◆ DATA EXTRACT
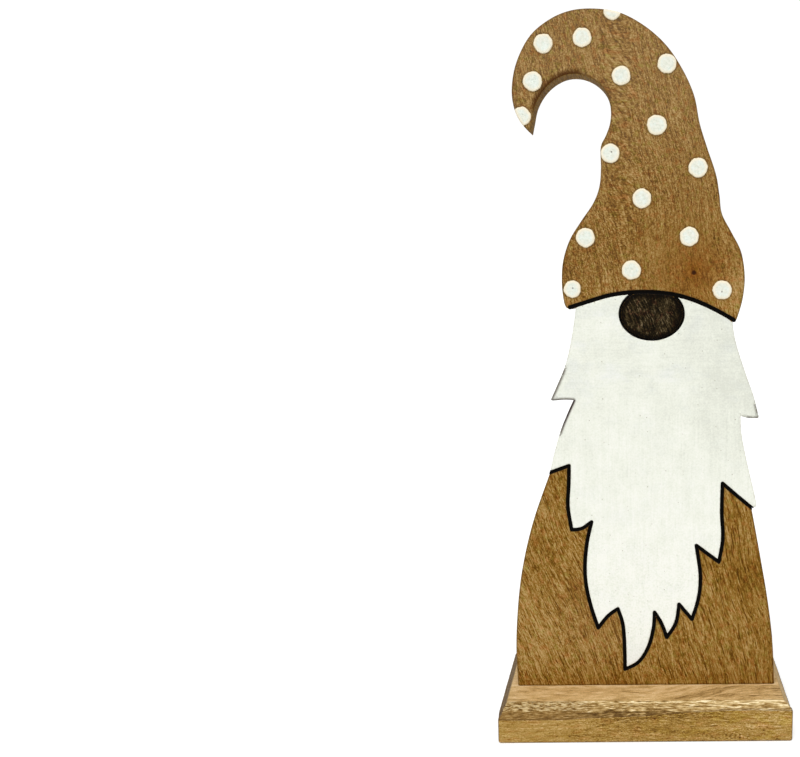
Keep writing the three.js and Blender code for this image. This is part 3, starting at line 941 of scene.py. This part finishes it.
def base_wood():
    g = Material("base_wood")
    zone = g.attribute("zone")
    rise = g.attribute("rise") - RISE_ZERO
    flat_top = g.fade(zone, 1.4, 1.6)
    above_wall = g.fade(zone, 0.4, 0.6)
    chamfer = above_wall - flat_top
    sway = g.noise(g.place, (60, 30, 20)) * 8
    ripple = g.noise(g.place, (11, 20, 5)) * 1.6
    swirl = spot(g, 56, 6, 15, 1) * g.noise(g.place, (6, 6, 4))
    lift = g.z + sway + ripple + swirl * 10
    ring_x, ring_z = (g.x - 56) * 0.7, g.z - 4.2
    ring_reach = g.math("SQRT", ring_x * ring_x + ring_z * ring_z)
    rings = g.math("SINE", ring_reach * 3.4) * g.fade(ring_reach, 4.4, 2.2)
    grain = g.vector(g.x, g.y + sway, lift)
    bands = g.noise(grain, (50, 7, 3.2), 3)
    streaks = g.noise(grain, (10, 2.5, 0.9))
    fibres = g.noise(grain, (3.2, 1.1, 0.6), 3, 0.65)
    crumbs = g.noise(g.place, (1, 1, 0.7), 2, 0.7)
    pores = g.dashes(grain, (2.6, 1.5, 1.1), 0.4, 0.5)
    dark_lines = g.dashes(g.moved(grain, 9, 4, 3), (13, 2.5, 1.4), 0.36, 0.35)
    torn = g.noise(g.vector(g.x, 0, g.z + sway * 0.4), (3.4, 1, 0.5), 3, 0.7)
    waves = g.noise(g.vector(g.x, 0, g.z), (13, 1, 1.1))

    front_torn = g.fade(rise + waves * 6, -8.5, -1) * g.fade(g.x, -48, -10) * g.fade(g.x, 66, 34)
    fine = streaks * 0.7 + fibres * 1.3 + crumbs * 1.2 - pores * 0.42 - dark_lines * 0.36
    tone = 0.58 + bands * 0.55 + fine * g.fade(g.x, -70, -20, 0.76, 1.1)
    tone += front_torn * (torn * 3 - 0.2)
    tone += rings * 0.16 + g.fade(g.x, -70, -20, 0.04, -0.07) + g.fade(g.x, 20, 60, 0, 0.08)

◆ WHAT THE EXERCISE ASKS
Extract all of the data exactly as written.

◆ TASK RESPONSE
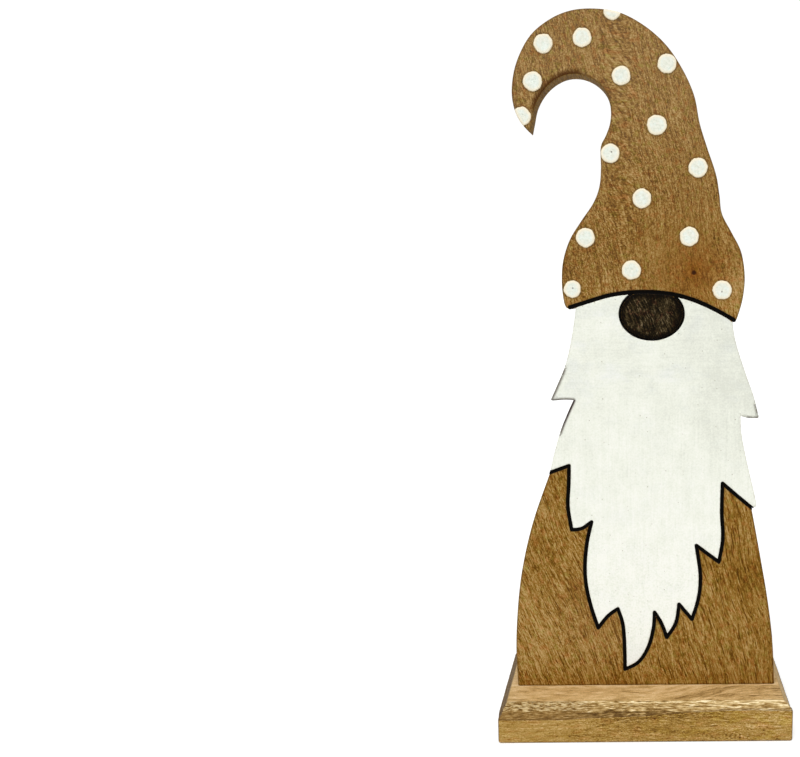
Keep writing the three.js and Blender code for this image. This is part 3, starting at line 941 of scene.py. This part finishes it.
def base_wood():
    g = Material("base_wood")
    zone = g.attribute("zone")
    rise = g.attribute("rise") - RISE_ZERO
    flat_top = g.fade(zone, 1.4, 1.6)
    above_wall = g.fade(zone, 0.4, 0.6)
    chamfer = above_wall - flat_top
    sway = g.noise(g.place, (60, 30, 20)) * 8
    ripple = g.noise(g.place, (11, 20, 5)) * 1.6
    swirl = spot(g, 56, 6, 15, 1) * g.noise(g.place, (6, 6, 4))
    lift = g.z + sway + ripple + swirl * 10
    ring_x, ring_z = (g.x - 56) * 0.7, g.z - 4.2
    ring_reach = g.math("SQRT", ring_x * ring_x + ring_z * ring_z)
    rings = g.math("SINE", ring_reach * 3.4) * g.fade(ring_reach, 4.4, 2.2)
    grain = g.vector(g.x, g.y + sway, lift)
    bands = g.noise(grain, (50, 7, 3.2), 3)
    streaks = g.noise(grain, (10, 2.5, 0.9))
    fibres = g.noise(grain, (3.2, 1.1, 0.6), 3, 0.65)
    crumbs = g.noise(g.place, (1, 1, 0.7), 2, 0.7)
    pores = g.dashes(grain, (2.6, 1.5, 1.1), 0.4, 0.5)
    dark_lines = g.dashes(g.moved(grain, 9, 4, 3), (13, 2.5, 1.4), 0.36, 0.35)
    torn = g.noise(g.vector(g.x, 0, g.z + sway * 0.4), (3.4, 1, 0.5), 3, 0.7)
    waves = g.noise(g.vector(g.x, 0, g.z), (13, 1, 1.1))

    front_torn = g.fade(rise + waves * 6, -8.5, -1) * g.fade(g.x, -48, -10) * g.fade(g.x, 66, 34)
    fine = streaks * 0.7 + fibres * 1.3 + crumbs * 1.2 - pores * 0.42 - dark_lines * 0.36
    tone = 0.58 + bands * 0.55 + fine * g.fade(g.x, -70, -20, 0.76, 1.1)
    tone += front_torn * (torn * 3 - 0.2)
    tone += rings * 0.16 + g.fade(g.x, -70, -20, 0.04, -0.07) + g.fade(g.x, 20, 60, 0, 0.08)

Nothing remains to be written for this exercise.